A recent study has revealed that transposable elements could be a new target for cancer immunotherapy. The work, published in Nature Genetics, shows how dormant transposable elements can come alive in tumours and produce transcripts not found in non-cancerous cells.
Jumping genes
Transposable genetic elements are common features in the genome, found across species from bacteria to humans. These small sections of genetic material are mobile and can move around and across genomes. However, in humans, most of these elements are dormant. It has been reported in recent years that epigenetic dysregulation in cancer cells can lead to the reactivation of transposable promoters, causing erroneous gene expression not seen in healthy cells. In addition, these mobile elements can be transcribed alongside protein-coding DNA, leading to the production of unique chimeric transcripts found only in tumours, making them a perfect drug target.
Immunotherapy, a revolutionary treatment approach that turns the immune system against the disease, typically targets proteins exclusively produced in cancer cells in order to avoid killing healthy tissue. Therefore, these unique transposable transcripts, should they be found as antigens on the surface of a cancer cell, could be used as a target for immunotherapies. However, a comprehensive screening of cancer cells has not yet taken place to assess the feasibility of this approach. The current study aimed to combat this, using The Cancer Genome Atlas (TCGA) to find targetable antigens containing transposable DNA.
Unique transcripts
The study used data from the TCGA, consisting of over 20,000 cancer genomes from 33 different tumour types. The researchers found over 1,000 transposable elements that had the potential to be “exapted” – transcribed following reactivation of cryptic promoters. These transposable elements were transcribed in tandem with regular protein-coding DNA, leading to the formation of the aforementioned unique transcripts that are subsequently translated into protein.
HLA-pulldown mass spectrometry revealed that these unique proteins often present as antigens on the surface of the cell. This was observed in 98% of the analysed samples and makes the proteins prime targets for immunotherapy. In many cases, these transcripts were found in multiple tumour types. These findings could pave the way for the creation of universal therapies to treat multiple cancer types.
Cancer vaccines could be the way forward
Given the unique genetic makeup of most tumours, finding common pathogenic mechanisms is vital. These findings point to new avenue for effective immune-based treatments by identifying novel targets that only exist in cancer cells and not their benign neighbours.

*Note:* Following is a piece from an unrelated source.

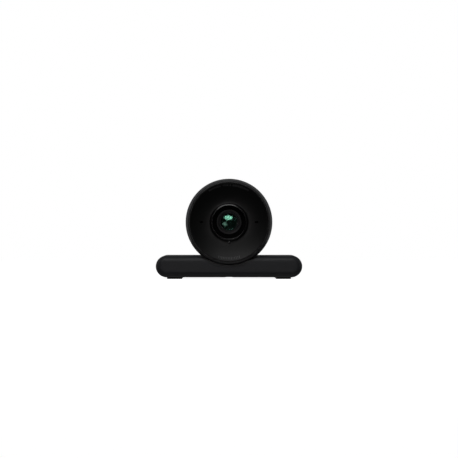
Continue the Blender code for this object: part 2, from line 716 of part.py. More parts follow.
def tooth(centre_angle, tip_r, root_r, pitch_r, half_pitch_angle):
    """One straight-flanked tooth as (angle, radius) steps: root, tip, tip, root."""
    slope = math.tan(math.radians(20.0))
    backlash = BACKLASH / 2 / pitch_r
    tip = half_pitch_angle - backlash - abs(tip_r - pitch_r) * slope / pitch_r
    root = half_pitch_angle - backlash + abs(root_r - pitch_r) * slope / pitch_r
    centre = math.radians(centre_angle)
    steps = [(-root, root_r), (-tip, tip_r), (tip, tip_r), (root, root_r)]
    return [(r * math.cos(centre + a), r * math.sin(centre + a)) for a, r in steps]


def build_privacy_ring(look):
    fillet_w = math.sqrt((BALL_R - RIM_FILLET_R) ** 2 - RIM_FILLET_AT**2)
    tangent = math.degrees(math.atan2(fillet_w, RIM_FILLET_AT))
    start = math.degrees(math.acos((RING_BORE_R - RIM_FILLET_AT) / RIM_FILLET_R))
    fillet = arc(RIM_FILLET_R, start, tangent, 6, (RIM_FILLET_AT, fillet_w))
    profile = fillet + sphere_arc(BALL_R, fillet[-1][1], RING_BACK_W, 4)[1:]
    profile += [(SLEEVE_R[1], RING_BACK_W), (SLEEVE_R[1], SLEEVE_END_W), (SLEEVE_R[0], SLEEVE_END_W)]
    profile += [(SLEEVE_R[0], RING_WEB_W), (RING_BORE_R, RING_WEB_W)]
    ring = turned("privacy_ring", profile, look, RING, steps=48)
    pitch = 360.0 / RING_TEETH
    root_r = RING_PITCH_R + DEDENDUM
    tip_r = RING_PITCH_R - ADDENDUM
    first = PIVOT_ANGLE - 4.5 * pitch
    inner = []
    for i in range(6):
        inner += tooth(first + i * pitch, tip_r, root_r, RING_PITCH_R, math.radians(pitch / 4))
    ends = (first - pitch * 0.6, first + 5.6 * pitch)
    outer = arc(21.7, ends[1], ends[0], 12)
    outline = [polar(root_r, ends[0])] + inner + [polar(root_r, ends[1])] + outer
    sector = plate("gear_sector", [outline], SLEEVE_END_W + 0.06, 3.85, None, RING)
    join(ring, sector)


def build_shutter(look):
    """The blade in its parked place, drawn about its own pivot."""
    pitch = 360.0 / BLADE_TEETH
    tip_r = BLADE_PITCH_R + ADDENDUM
    root_r = BLADE_PITCH_R - DEDENDUM
    teeth = []
    for i in range(7):
        centre = PIVOT_ANGLE + (i - 5) * pitch
        teeth += tooth(centre, tip_r, root_r, BLADE_PITCH_R, math.radians(pitch / 4))
    parked = PIVOT_ANGLE + 180.0 - BLADE_SWING
    disc_centre = polar(PIVOT_R, parked)
    half_width = 2.0
    side = math.degrees(math.asin(half_width / BLADE_DISC_R))
    disc = arc(BLADE_DISC_R, parked + 180.0 + side, parked + 540.0 - side, 33, disc_centre)
    neck = math.degrees(math.asin(half_width / 2.9))
    hub = arc(2.9, parked + neck, PIVOT_ANGLE - 5 * pitch - 8.0 + 360.0, 9)
    hub_other = arc(2.9, PIVOT_ANGLE + pitch + 8.0, parked - neck, 5)
    outline = teeth + hub_other + disc + hub
    hole = circle(1.3, count=16)
    plate("shutter_blade", [outline, hole], BLADE_W[0], BLADE_W[1], look, SHUTTER)


# The clip leg, drawn about its hinge axis.


def build_clamp_leg(look, rubber):
    low = LEG_Z[0] - HINGE_Z
    high = LEG_Z[1] - HINGE_Z
    tip = LEG_TIP_Y - HINGE_Y
    top_angle = 180.0 - math.degrees(math.asin(high / HINGE_R))
    bottom_angle = -180.0 - math.degrees(math.asin(low / HINGE_R))
    barrel = arc(HINGE_R, top_angle, bottom_angle, 19)
    tip_end = [(tip + 1.2, low), (tip + 0.3, low + 0.4), (tip, low + 1.3), (tip, high - 1.0), (tip + 1.0, high)]
    leg = plate(
        "clamp_leg", [barrel + tip_end, circle(HINGE_PIN_R + GAP, count=16)], -LEG_X, LEG_X, look, LEG, along="X"
    )
    pad_x, pad_front, pad_back = LEG_PAD
    pocket = box(
        "leg_pad_pocket",
        (-pad_x - GAP, pad_x + GAP),
        (pad_front - GAP - HINGE_Y, pad_back + GAP - HINGE_Y),
        (high - 0.8, high + 1.0),
        None,
        LEG,
    )
    groove = cylinder("finger_groove", 6.0, -10.0, 10.0, None, LEG, at=(tip + 2.4, low - 4.9), along="X")
    cut(leg, pocket, groove)
    box(
        "clamp_pad",
        (-pad_x, pad_x),
        (pad_front - HINGE_Y, pad_back - HINGE_Y),
        (high - 0.5, high + 0.1),
        rubber,
        LEG,
    )


clear_scene()
PARTS = new_collection("round_desk_camera")
CUTTERS = new_collection("cutters")
EMPTY_WORLD = {}
BASE = axis_empty("base_frame", (0.0, BALL_Y, 0.0))
PAN = axis_empty("pan_axis", (0.0, BALL_Y, BALL_HEIGHT))
TILT = axis_empty("tilt_axis", (0.0, BALL_Y, BALL_HEIGHT), parent=PAN, turned_to_face=True)
RING = axis_empty("ring_axis", (0.0, BALL_Y, BALL_HEIGHT), parent=TILT, turned_to_face=True)
PIVOT_XY = polar(PIVOT_R, PIVOT_ANGLE)
SHUTTER = axis_empty(
    "shutter_axis", (PIVOT_XY[0], BALL_Y, BALL_HEIGHT + PIVOT_XY[1]), parent=TILT, turned_to_face=True
)
LEG = axis_empty("leg_axis", (0.0, BALL_Y + HINGE_Y, HINGE_Z))
STUD = stud_frame("stud_axis")

SHELL_PLASTIC = material("satin_black_plastic", (0.012, 0.012, 0.013), 0.42)
DISH_PLASTIC = material("fine_textured_black", (0.006, 0.006, 0.006), 0.5)
INNER_PLASTIC = material("matt_black_plastic", (0.008, 0.008, 0.008), 0.6)
RUBBER = material("black_rubber", (0.01, 0.01, 0.01), 0.85)
LINER = material("grey_acetal", (0.25, 0.25, 0.24), 0.45)
STEEL = material("spring_steel", (0.45, 0.45, 0.46), 0.35, 1.0)
STEEL_DARK = material("blackened_steel", (0.05, 0.05, 0.055), 0.4, 1.0)
BARREL = material("black_anodised_aluminium", (0.01, 0.01, 0.012), 0.35, 0.6)
GLASS = material("coated_glass", (0.02, 0.07, 0.05), 0.03)
FILTER = material("infrared_filter_glass", (0.1, 0.3, 0.35), 0.05)
BOARD = material("green_circuit_board", (0.01, 0.09, 0.04), 0.4)
CHIP = material("chip_package", (0.02, 0.02, 0.022), 0.5)
ALLOY = material("brushed_aluminium", (0.6, 0.6, 0.62), 0.3, 1.0)
CONNECTOR = material("white_nylon", (0.6, 0.58, 0.52), 0.5)
LED = material("led_package", (0.7, 0.7, 0.6), 0.3)
CLEAR = material("clear_acrylic", (0.6, 0.6, 0.6), 0.1)

build_base_shell(SHELL_PLASTIC)
build_bottom_cover(INNER_PLASTIC, STEEL_DARK)
build_feet(RUBBER)
build_base_small(LINER, RUBBER, STEEL)
build_pan_arm(STEEL, STEEL_DARK, LINER)
build_head_shell(SHELL_PLASTIC)
build_rear_cap(SHELL_PLASTIC, RUBBER)
build_front_bezel(DISH_PLASTIC)
build_mid_frame(INNER_PLASTIC, STEEL_DARK, STEEL)
build_lens(BARREL, ALLOY, GLASS, INNER_PLASTIC, FILTER)
build_electronics(
    {
        "board": BOARD,
        "chip": CHIP,
        "alloy": ALLOY,
        "plastic": CONNECTOR,
        "led": LED,
        "clear": CLEAR,
        "rubber": RUBBER,
    }
)
build_privacy_ring(SHELL_PLASTIC)
build_shutter(INNER_PLASTIC)
build_clamp_leg(SHELL_PLASTIC, RUBBER)
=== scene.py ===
# %% [markdown]
# # A round desk camera, from frame to finish
# The camera is a ball head in a pill-shaped base. The frame holds its engineering model: the solids, the
# bodies that move and the joints between them. This lesson loads that frame, rebuilds the visible mouldings
# as smooth fine meshes in the same places, gives every piece a procedural finish, and sets a plain studio
# round it. Lengths in the text are millimetres, and become metres where a mesh is made.

import json
import math

import bmesh
import bpy
from mathutils import Matrix, Vector


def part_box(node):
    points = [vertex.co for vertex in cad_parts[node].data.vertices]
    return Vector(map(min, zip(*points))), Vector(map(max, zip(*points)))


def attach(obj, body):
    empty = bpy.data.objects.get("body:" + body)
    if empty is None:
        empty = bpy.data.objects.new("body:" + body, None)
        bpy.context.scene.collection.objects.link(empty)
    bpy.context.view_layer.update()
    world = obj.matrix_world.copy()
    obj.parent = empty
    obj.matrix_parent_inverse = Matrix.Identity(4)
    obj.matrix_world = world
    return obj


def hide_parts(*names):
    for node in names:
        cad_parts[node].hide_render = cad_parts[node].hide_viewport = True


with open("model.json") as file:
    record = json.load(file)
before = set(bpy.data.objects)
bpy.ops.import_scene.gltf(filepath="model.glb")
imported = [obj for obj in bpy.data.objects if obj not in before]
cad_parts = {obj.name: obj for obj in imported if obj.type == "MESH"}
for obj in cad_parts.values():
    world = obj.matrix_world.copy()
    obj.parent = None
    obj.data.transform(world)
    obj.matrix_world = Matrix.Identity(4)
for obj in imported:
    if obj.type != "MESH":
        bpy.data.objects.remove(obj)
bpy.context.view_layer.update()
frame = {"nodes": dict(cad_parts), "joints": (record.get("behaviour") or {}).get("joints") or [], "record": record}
NODES = frame["nodes"]
JOINTS = {joint["name"]: joint for joint in frame["joints"]}
MM = 0.001

shell_low, shell_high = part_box("head_shell")
BALL_R = (shell_high.x - shell_low.x) / 2 / MM
CENTRE = Vector(JOINTS["tilt"]["pos_m"])
HINGE = Vector(JOINTS["leg_fold"]["pos_m"])
print(f"ball radius {BALL_R:.2f} mm, centre {tuple(round(v / MM, 2) for v in CENTRE)}")

# %% [markdown]
# ## Two drawing frames
# The head is drawn looking along the lens: a point is (x, up, forward) from the ball's centre. The base is
# drawn standing up: a point is (x, back, up) with back measured from the ball's centre. Each piece is put
# in its place in its own mesh, so that its object can stay at the origin as the frame asks.


# %% Placing points
def facing(x, up, forward):
    """A point of the head, in metres, from its place about the ball's centre."""
    return CENTRE + Vector((x, -forward, up)) * MM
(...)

The results could lay the groundwork for cancer vaccines, although the team acknowledge that there is still work to do.
Discussing the results, author Ting Wang noted: “With this analysis, we can envision the design of a cancer vaccine that targets the top five or top 10 most common tumor proteins that are caused by transposable elements. This type of vaccine is still just an idea, but we are excited about the potential, because these common targets could cover a large fraction of tumors. Much more work is necessary, but we are hopeful that this analysis can serve as a starting point for the development of effective immunotherapies across many more cancer types.”